▶ [Request]:
Print the data that follows exactly.

▶ [Supplied data]:
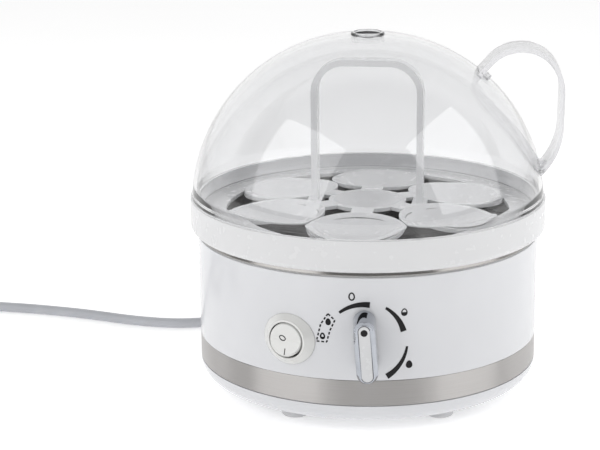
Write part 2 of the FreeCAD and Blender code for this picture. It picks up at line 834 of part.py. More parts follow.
def control_nut():
    """Hexagon nut on the bushing, hidden in the knob's cavity."""
    corner = NUT_HALF / math.cos(math.radians(30))
    points = []
    for index in range(7):
        angle = math.radians(60 * index)
        points.append(Vector(0.1, corner * math.cos(angle), corner * math.sin(angle)))
    prism = Part.Face(Part.makePolygon(points)).extrude(X * 1.7)
    return on_wall(prism.cut(rod(BUSHING_R, -1, 3)), KNOB_AZIMUTH, KNOB_HEIGHT)


# --- Rocker switch ------------------------------------------------------------------

BARREL_R = 10.0
BARREL_END = -14.0
ROCKER_BACK = -4.0
ROCKER_FACE = 3.2
ROCKER_DISH = 9.0
PIVOT_R = 1.0
PIVOT_REACH = 9.6


def switch_bezel():
    """Flange with a sloping rim that follows the wall, and the barrel behind it."""
    cone = Part.makeCone(SWITCH_FLANGE_R, SWITCH_FACE_R, SWITCH_PROUD + 1.5, Vector(-1.5, 0, 0), X)
    cone = cone.cut(on_local_wall())
    barrel = rod(BARREL_R, BARREL_END, 0.0)
    whole = joined([barrel, cone])
    whole = whole.cut(rod(SWITCH_HOLE_R, BARREL_END + 1.6, SWITCH_PROUD + 1))
    reach = PIVOT_REACH + 0.2
    pivot_hole = Part.makeCylinder(PIVOT_R + 0.05, 2 * reach, Vector(0, -reach, 0), Y)
    whole = whole.cut(pivot_hole)
    return on_wall(whole, SWITCH_AZIMUTH, SWITCH_HEIGHT)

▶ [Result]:
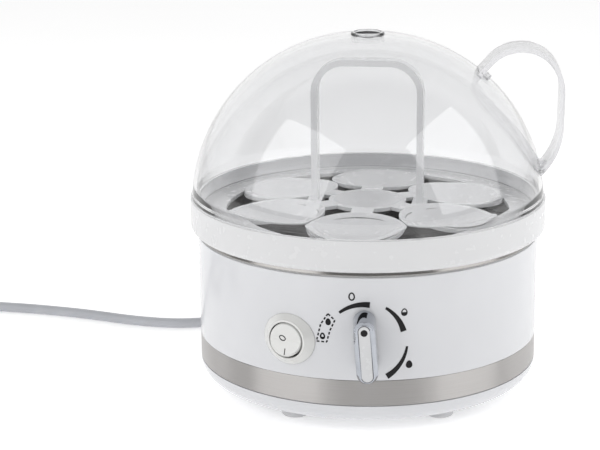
Write part 2 of the FreeCAD and Blender code for this picture. It picks up at line 834 of part.py. More parts follow.
def control_nut():
    """Hexagon nut on the bushing, hidden in the knob's cavity."""
    corner = NUT_HALF / math.cos(math.radians(30))
    points = []
    for index in range(7):
        angle = math.radians(60 * index)
        points.append(Vector(0.1, corner * math.cos(angle), corner * math.sin(angle)))
    prism = Part.Face(Part.makePolygon(points)).extrude(X * 1.7)
    return on_wall(prism.cut(rod(BUSHING_R, -1, 3)), KNOB_AZIMUTH, KNOB_HEIGHT)


# --- Rocker switch ------------------------------------------------------------------

BARREL_R = 10.0
BARREL_END = -14.0
ROCKER_BACK = -4.0
ROCKER_FACE = 3.2
ROCKER_DISH = 9.0
PIVOT_R = 1.0
PIVOT_REACH = 9.6


def switch_bezel():
    """Flange with a sloping rim that follows the wall, and the barrel behind it."""
    cone = Part.makeCone(SWITCH_FLANGE_R, SWITCH_FACE_R, SWITCH_PROUD + 1.5, Vector(-1.5, 0, 0), X)
    cone = cone.cut(on_local_wall())
    barrel = rod(BARREL_R, BARREL_END, 0.0)
    whole = joined([barrel, cone])
    whole = whole.cut(rod(SWITCH_HOLE_R, BARREL_END + 1.6, SWITCH_PROUD + 1))
    reach = PIVOT_REACH + 0.2
    pivot_hole = Part.makeCylinder(PIVOT_R + 0.05, 2 * reach, Vector(0, -reach, 0), Y)
    whole = whole.cut(pivot_hole)
    return on_wall(whole, SWITCH_AZIMUTH, SWITCH_HEIGHT)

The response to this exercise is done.